Using the DOM in this way doesn't impose anything on the actual HTML, so in
theory the views of the app can be switched out to use another
framework/language/platform without too much effort.

While documenting the toolkit, I have tried to apply Uncle Bob's _Clean
Architecture_ to the web, coming up with this description:
[https://github.com/PhpGt/WebEngine/wiki/Application-
architec...](https://github.com/PhpGt/WebEngine/wiki/Application-architecture)

On the above page I've described how I apply the techniques within the
toolkit. Feedback appreciated.

------
lsiunsuex
I built an app late last year - gave it up when another project went south.
Back then, it was Swift for iOS, AngularJS 1.x for the frontend, PHP / Lumen
for the backend and both Firebase and MySQL for storage.

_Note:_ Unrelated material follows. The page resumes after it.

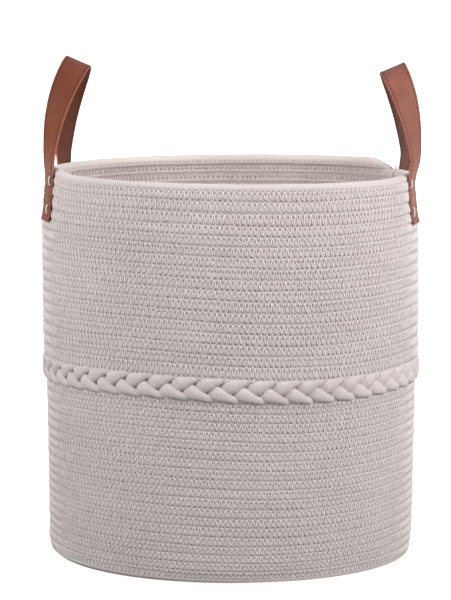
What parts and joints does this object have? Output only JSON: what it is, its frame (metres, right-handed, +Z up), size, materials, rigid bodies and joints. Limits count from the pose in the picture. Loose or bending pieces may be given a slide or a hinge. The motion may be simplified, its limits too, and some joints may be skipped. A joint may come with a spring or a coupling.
{
  "type": "laundry basket",
  "caption": "Round open laundry basket of coiled cotton rope with a plaited band round its wall and two folding leather strap handles.",
  "frame": {"origin": "centre of the base's underside", "axes": "+Z up along the basket's axis, -Y is the front, the handles stand on -X and +X"},
  "size_m": [0.3914, 0.3914, 0.5164],
  "materials": {
    "cotton_rope": "matte knitted cotton",
    "seam_thread": "matte cotton thread",
    "leather": "satin grained leather",
    "leather_lining": "satin smooth leather",
    "edge_stitching": "matte thread",
    "backing_pad": "matte felt",
    "lashing_cord": "matte waxed cord"
  },
  "bodies": {
    "basket": {"base_coil": "cotton_rope", "base_seam_thread": "seam_thread", "lower_wall_coil": "cotton_rope", "lower_wall_seam_thread": "seam_thread", "plait_strand_1": "cotton_rope", "plait_strand_2": "cotton_rope", "plait_strand_3": "cotton_rope", "plait_lower_seam_thread": "seam_thread", "plait_upper_seam_thread": "seam_thread", "upper_wall_coil": "cotton_rope", "upper_wall_seam_thread": "seam_thread", "rim_rope": "cotton_rope", "rim_seam_thread": "seam_thread", "rim_end_tack": "seam_thread", "left_front_end_leather": "leather", "left_front_end_lining": "leather_lining", "left_front_end_pad": "backing_pad", "left_front_lashing": "lashing_cord", "left_rear_end_leather": "leather", "left_rear_end_lining": "leather_lining", "left_rear_end_pad": "backing_pad", "left_rear_lashing": "lashing_cord", "right_front_end_leather": "leather", "right_front_end_lining": "leather_lining", "right_front_end_pad": "backing_pad", "right_front_lashing": "lashing_cord", "right_rear_end_leather": "leather", "right_rear_end_lining": "leather_lining", "right_rear_end_pad": "backing_pad", "right_rear_lashing": "lashing_cord"},
    "left_handle": {"left_loop_leather": "leather", "left_loop_lining": "leather_lining", "left_loop_edge_stitching": "edge_stitching"},
    "right_handle": {"right_loop_leather": "leather", "right_loop_lining": "leather_lining", "right_loop_edge_stitching": "edge_stitching"}
  },
  "joints": [
    {"name": "left_handle_fold", "type": "hinge", "parent": "basket", "child": "left_handle", "pos_m": [-0.18684, 0.01143, 0.39695], "axis": [-0.061, -0.9981, 0], "range_deg": [-25, 150]},
    {"name": "right_handle_fold", "type": "hinge", "parent": "basket", "child": "right_handle", "pos_m": [0.19019, 0.00332, 0.39695], "axis": [-0.0175, 0.9998, 0], "range_deg": [-30, 150]}
  ]
}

Had to take a day job, had to learn new stuff there. Lately I've been thinking
about bringing it back to life / finishing it (it was probably 75% done). If I
do it'll be Angular 6 frontend, C# backend, still Swift for iOS and still a
mix of Firebase and some sort of SQL (probably MSSql) for the database. I've
worked out some other infrastructure problems I had last year, which is why I
may attempt it again and just that it was a really good idea and we had real
interest in it just - life happens...

'been getting a lot of job postings for C# developers, so if the project goes
south, again, at least I'll have a real example in C# I can show off.